Brutal Obsession (88)



I sit on my bed and inhale again, not wanting to exhale.

My father calls me. I consider sending it to voicemail, but the last time I did that, he showed up at my game.

Him. At a game.

I haven’t seen him witness me play in years, let alone speak to me after the fact. It probably has something to do with our clashing reputations. Can a beloved senator really have a bloodthirsty hockey player for a son?

Since our next game is at home, I don’t want to risk that. Coach Roake acted like he walked on water, and I was once again reminded of the complex power my father holds. It goes far beyond his domain of New York.

I don’t know if there’s a place his influence can’t reach.

“Hey, Dad.”

“Greyson,” he greets me. Brisk and businesslike, even though it’s nine o’clock at night. “How was practice?”

“Good.” It’s a reflex to answer that way. I was distracted, so… not so good.

“Really? Because I got a call tonight, informing me that my son was almost thrown off the ice.”

Oh, that. Well, Erik should really keep his fucking trap shut when it comes to Violet. He made some passing comment about her, and I went off the deep end. I’m sure as hell not admitting that to my father, though.

“If it’s team trouble, you need to clear that up by the weekend.”

Obviously. “We got it sorted,” I lie.

Unlike Violet, I actually know how to lie. Well enough to trick my father to his face? Probably not. But the phone is a barrier that makes it easier to pull the wool over his eyes. What he doesn’t know won’t hurt him.

“That Reece girl is leaving you alone?”

I cringe and almost drop my phone. “Um…”

“I haven’t seen the merit of hockey,” he continues. “But I have several donors who are following your game closely. We’re planning on attending the tournament finals in April—so your team better be there. Roake mentioned that some teams have been scouting you?”

I’m suffering from a case of mental whiplash. From Violet to donors to scouts.

“Yes. A few have come to speak with Coach and me after the games.”

He hums. “Good, good.”

“Why did you ask about Violet?”

He hesitates.

I stand suddenly, my stomach twisting. Violet. Donors. Scouts. “What did you do, Dad?”

“I’m not talking about this.” He harrumphs. “You focus on playing well for Crown Point University, son, because the real world will kick you in the nutsac if you’re not ready for it.”

Great imagery. “I’m ready.”

“Prove it by focusing on what’s important.” He pauses. “Hockey. Your grades. That’s it.”

He did something. I can feel it in my gut—but he’s not going to fess up to it.

“Oh, and Greyson?”

I stop myself from hanging up on him.

“You’ll be home next week. Spring break. We’re celebrating.” He sounds… pleased with himself. “I’ll send a car.”

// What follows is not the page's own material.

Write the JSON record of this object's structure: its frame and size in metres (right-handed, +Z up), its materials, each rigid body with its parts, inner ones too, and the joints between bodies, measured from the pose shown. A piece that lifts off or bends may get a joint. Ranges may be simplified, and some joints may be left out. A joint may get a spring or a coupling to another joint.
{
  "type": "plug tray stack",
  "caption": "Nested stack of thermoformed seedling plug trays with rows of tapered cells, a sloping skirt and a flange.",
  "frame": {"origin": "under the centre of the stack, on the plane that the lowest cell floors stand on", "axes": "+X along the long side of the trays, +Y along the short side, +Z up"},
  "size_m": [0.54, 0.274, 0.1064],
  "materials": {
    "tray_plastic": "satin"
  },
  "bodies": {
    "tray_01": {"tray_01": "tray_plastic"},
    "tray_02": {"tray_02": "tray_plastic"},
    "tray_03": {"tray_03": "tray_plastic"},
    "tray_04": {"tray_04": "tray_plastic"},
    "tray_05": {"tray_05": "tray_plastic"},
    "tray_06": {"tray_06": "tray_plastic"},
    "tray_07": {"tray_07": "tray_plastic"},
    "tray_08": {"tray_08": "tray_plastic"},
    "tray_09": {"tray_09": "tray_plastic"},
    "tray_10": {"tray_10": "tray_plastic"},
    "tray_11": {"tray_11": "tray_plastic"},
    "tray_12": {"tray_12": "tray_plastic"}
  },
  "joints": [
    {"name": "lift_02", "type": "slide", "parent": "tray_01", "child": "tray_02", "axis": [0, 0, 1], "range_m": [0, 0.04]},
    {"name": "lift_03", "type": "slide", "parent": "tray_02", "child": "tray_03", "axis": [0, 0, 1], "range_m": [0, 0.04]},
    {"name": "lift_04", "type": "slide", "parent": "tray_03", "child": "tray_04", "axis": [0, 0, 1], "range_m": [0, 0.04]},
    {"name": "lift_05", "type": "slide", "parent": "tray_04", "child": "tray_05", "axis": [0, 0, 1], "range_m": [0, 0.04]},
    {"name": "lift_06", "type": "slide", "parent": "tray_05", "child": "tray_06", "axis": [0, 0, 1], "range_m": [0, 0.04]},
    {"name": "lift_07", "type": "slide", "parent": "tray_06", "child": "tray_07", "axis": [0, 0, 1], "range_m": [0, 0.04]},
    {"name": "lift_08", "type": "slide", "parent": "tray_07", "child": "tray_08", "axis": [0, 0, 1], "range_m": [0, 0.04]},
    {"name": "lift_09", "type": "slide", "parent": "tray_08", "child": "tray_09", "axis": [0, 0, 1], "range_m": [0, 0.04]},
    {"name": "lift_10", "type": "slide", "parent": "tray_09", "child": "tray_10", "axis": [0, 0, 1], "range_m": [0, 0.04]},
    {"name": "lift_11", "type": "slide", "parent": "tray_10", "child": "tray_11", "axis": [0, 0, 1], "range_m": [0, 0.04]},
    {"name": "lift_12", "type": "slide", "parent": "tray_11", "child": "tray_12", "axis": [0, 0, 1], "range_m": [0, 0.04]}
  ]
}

A car to take me on a five-hour drive back to my hometown of Rose Hill. Me and a driver and nothing but awkward silence—and music, if we’re lucky. Sometimes they play shitty stuff, or my headphones get stowed in the trunk by accident.

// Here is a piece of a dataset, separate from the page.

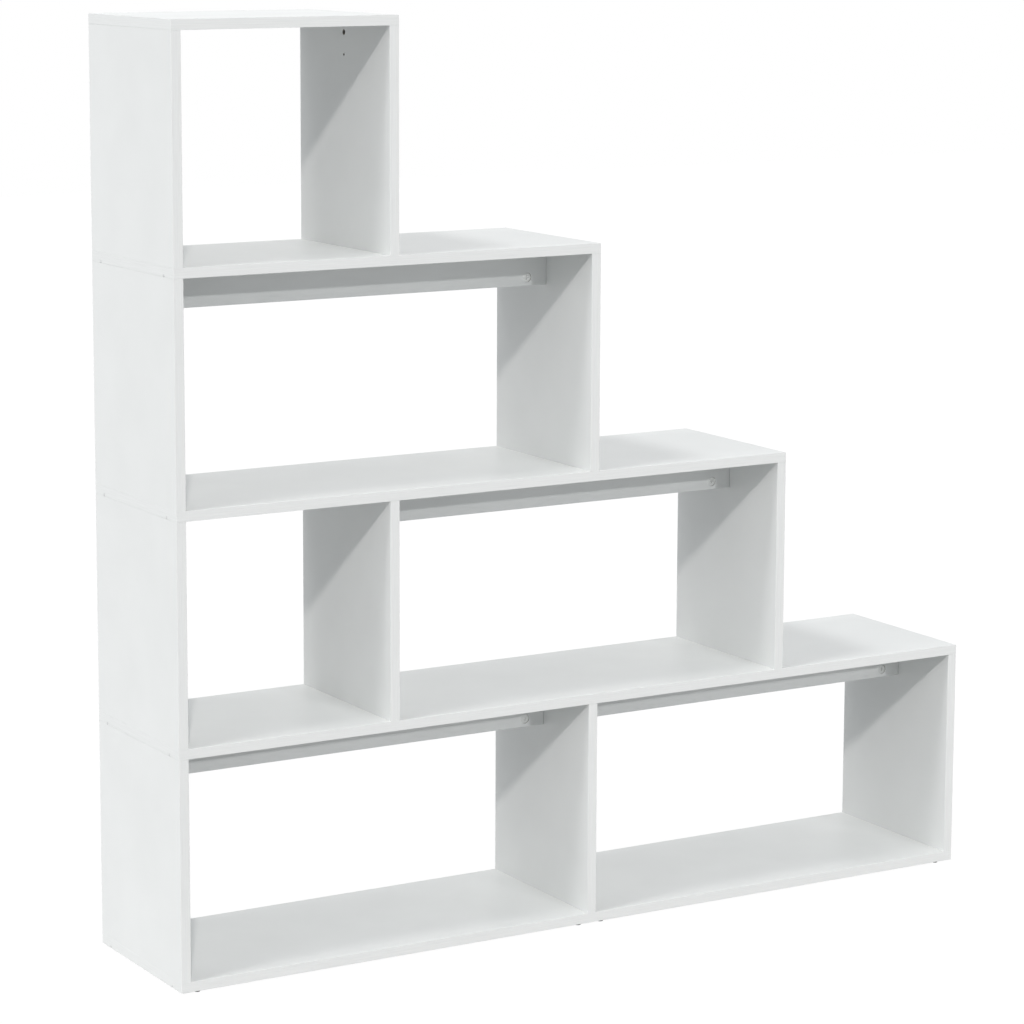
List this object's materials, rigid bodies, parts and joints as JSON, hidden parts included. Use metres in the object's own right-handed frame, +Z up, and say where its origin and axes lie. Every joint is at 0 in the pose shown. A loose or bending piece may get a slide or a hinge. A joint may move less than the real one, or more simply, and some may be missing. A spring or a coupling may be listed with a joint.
{
  "type": "room divider bookcase",
  "caption": "Stepped, open-backed room divider bookcase of white panels, its rows of cells rising like a stair to one side, with rails under the long shelves.",
  "frame": {"origin": "on the floor, below the middle of the bookcase's width and depth", "axes": "+X to the right, towards the low end of the stair; -Y out of the front; +Z up"},
  "size_m": [1.38, 0.275, 1.3825],
  "materials": {
    "white_melamine": "satin white melamine on chipboard",
    "zinc_cam": "die-cast zinc, dull",
    "plated_screw": "zinc-plated steel",
    "black_glide": "moulded black plastic"
  },
  "bodies": {
    "root": {"bottom_board": "white_melamine", "cam_lock_1": "zinc_cam", "cam_lock_2": "zinc_cam", "cam_lock_3": "zinc_cam", "cam_lock_4": "zinc_cam", "cam_lock_5": "zinc_cam", "cam_lock_6": "zinc_cam", "cam_lock_7": "zinc_cam", "cam_lock_8": "zinc_cam", "glide_back_1": "black_glide", "glide_back_2": "black_glide", "glide_back_3": "black_glide", "glide_back_4": "black_glide", "glide_front_1": "black_glide", "glide_front_2": "black_glide", "glide_front_3": "black_glide", "glide_front_4": "black_glide", "rail_row1_left": "white_melamine", "rail_row1_right": "white_melamine", "rail_row2": "white_melamine", "rail_row3": "white_melamine", "screw_row1_left_back": "plated_screw", "screw_row1_left_front": "plated_screw", "screw_row1_middle_back": "plated_screw", "screw_row1_middle_front": "plated_screw", "screw_row1_right_back": "plated_screw", "screw_row1_right_front": "plated_screw", "screw_row2_left_back": "plated_screw", "screw_row2_left_front": "plated_screw", "screw_row2_middle_back": "plated_screw", "screw_row2_middle_front": "plated_screw", "screw_row2_right_back": "plated_screw", "screw_row2_right_front": "plated_screw", "screw_row3_left_back": "plated_screw", "screw_row3_left_front": "plated_screw", "screw_row3_right_back": "plated_screw", "screw_row3_right_front": "plated_screw", "screw_row4_left_back": "plated_screw", "screw_row4_left_front": "plated_screw", "screw_row4_right_back": "plated_screw", "screw_row4_right_front": "plated_screw", "shelf_1": "white_melamine", "shelf_2": "white_melamine", "shelf_3": "white_melamine", "top_board": "white_melamine", "upright_row1_left": "white_melamine", "upright_row1_middle": "white_melamine", "upright_row1_right": "white_melamine", "upright_row2_left": "white_melamine", "upright_row2_middle": "white_melamine", "upright_row2_right": "white_melamine", "upright_row3_left": "white_melamine", "upright_row3_right": "white_melamine", "upright_row4_left": "white_melamine", "upright_row4_right": "white_melamine"}
  },
  "joints": []
}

I find myself nodding, wondering what I can do to get out of it. I don’t need to go home—it isn’t like I live in a dorm that’s closing. CPU actually doesn’t offer that much on-campus housing. I’d bet most of the students will be sticking around for the week-long break.

“Sounds great,” I agree, mainly to not suffer an argument. Another one. My gaze swings over my bookcase… and the hole in the neat row of spines. My heart stops. “I’ve got to go,” I manage. “Homework.”

“Get to it.” The line goes dead before I can hang up. If there’s one thing my father is skilled at, it’s having the last word.

But that doesn’t matter.

I stand and cross to the shelves, running my fingers over the spines. Books I personally stacked. One in the center leans across a gap, resting on its neighbor.

A missing piece.

And there’s only one thing that’s worth going missing.

Nausea snakes through me.

I smelled her. I knew she was in here. I knew and I didn’t think to inspect every inch of it. I was distracted. But now I’m not. Now I know she was here for one thing, and one thing only: to steal the last memorabilia from my mother.

Dad eradicated her from our lives when she left.

And then she died a year later, alone in a hospital room. She didn’t want to tell him about the cancer. And in turn, I never got to say goodbye.

By the time we found out—by the time her family clued us in—she had been dead a week.

We missed the tiny funeral out on Long Island. They spread her ashes into the Atlantic Ocean from a small fishing boat. Dad had already removed evidence of her from his house. He took down the pictures that hung on the wall, donated or tossed the clothes and jewelry she left behind. Without her physically being here. And then she was just… gone. Like she had never even existed at all.

So the photos in that book are the last pieces of her.

Without them, I fear I’ll forget her face. Her voice is already a distant memory. Her smile, her fake-serious expression when she caught me doing something I shouldn’t, and she was doing her best not to burst into giggles… those stick. Her laugh, too. I hope I never forget them.